Raymond Pucci, Director, Merchant Services at Mercator Advisory Group

I see again that as you say you have the appropriate tools and they can work consistently no matter what the device that’s being used to make a transaction.

In the final moments that we have, any remaining words or guidance for merchants or even consumers, Erika?

 

Erika Dietrich, Vice President of Global Risk Services at ACI World Wide Payments

For consumers, be aware. Monitor your credit card activity. Be aware of what’s being bought on your card. I often get text messages anytime there’s a purchase made on my credit card. I monitor my account frequently. If there’s a charge on any of my cards that I don’t recognize, I investigate it and do my due diligence to keep my creditworthiness, my data hygiene, good because there’s been so many data compromises out there that we all must take a part in mitigating any fraud losses. And for the merchants, the power of enabling the consumers to pay simply, securely, and fast is all about looking at Consortium data and really understanding genuine consumer profile behaviors across many merchants and leveraging that data. When sitting in isolation it’s difficult to make a sound decision. So really it’s about using tools and technologies that enable you to make a better decision for that genuine consumer experience to be frictionless.
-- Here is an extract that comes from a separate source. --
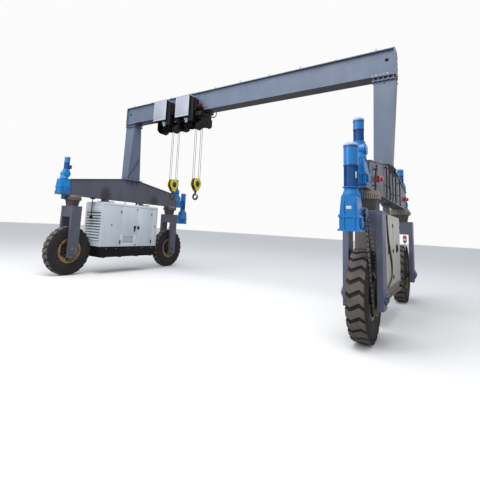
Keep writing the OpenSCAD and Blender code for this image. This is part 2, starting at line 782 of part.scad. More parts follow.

Raymond Pucci, Director, Merchant Services at Mercator Advisory Group

Sound advice for both merchants and consumers as we start this very busy and active holiday season. I must say as a side note that there’s one extra week of shopping between Thanksgiving and Christmas this year given that Thanksgiving occurred as early as possible. So I believe there are 33 shopping days that commenced on Thanksgiving Day.

Well, thank you very much. This is Raymond Pucci at Mercator Advisory Group talking with Erika Dietrich at ACI Worldwide. And again, thank you very much, Erika, for joining us today.

Erika Dietrich, Vice President of Global Risk Services at ACI World Wide Payments

Thank you, Raymond. My pleasure. Enjoy shopping online.